The power being applied by the person to the drivetrain of the bike is between the ground and the person. The wind provides a force, but the power applied by your legs to the drivetrain is the same if that force is provided by a bungee cord attached to the wall, a person in front of you pushing backwards, or any other static means.

 

[russ_watters]

We also shouldn't overlook another obvious set of examples involving a standard stationary [exercise] bike.

A standard stationary bike sits on feet. It has normal pedals, a fixed gear ratio and a flywheel instead of regular wheels. Pedal power is dissipated at the flywheel, with a brake. Older bikes use a mechanical brake, which directly converts the pedal power to heat. Newer bikes use an electromagnetic brake, which converts the pedal power to electricity, then heat. Either way, the result is the same: all of the pedal power is converted to heat and not transferred to anything else (ground, wind, whatever).

Now consider a set of scenarios involving or not involving a 25kph wind, provided by a fan. Since in DH's reasoning it is the power dissipated between the person and the wind that shows up in the person's sweaty t-shirt, a 25 kph wind should produce the same sweaty t-shirt regardless of how fast the person is pedaling or even if they are pedaling at all.
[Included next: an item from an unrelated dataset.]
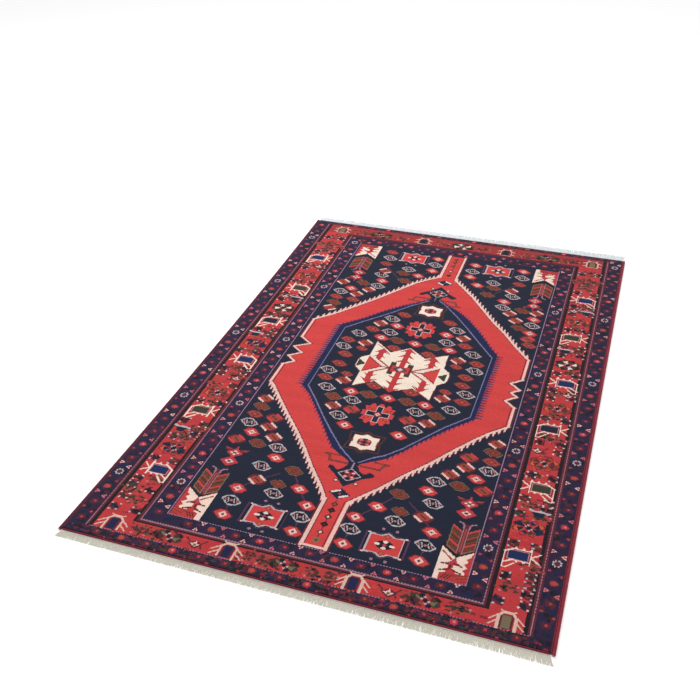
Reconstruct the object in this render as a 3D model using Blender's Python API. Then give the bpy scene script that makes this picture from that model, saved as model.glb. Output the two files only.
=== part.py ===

But of course, that's not what happens. As the power equation demands, pedal power is a function of the rpm of the pedaling and the force (torque) applied by the brake. If you hold the torque and rpm constant, the power applied by the rider to the bike (and thus manifest by his sweaty t-shirt) stays constant regardless of if the fan is on or off or even if you replace it with a person pushing on your chest.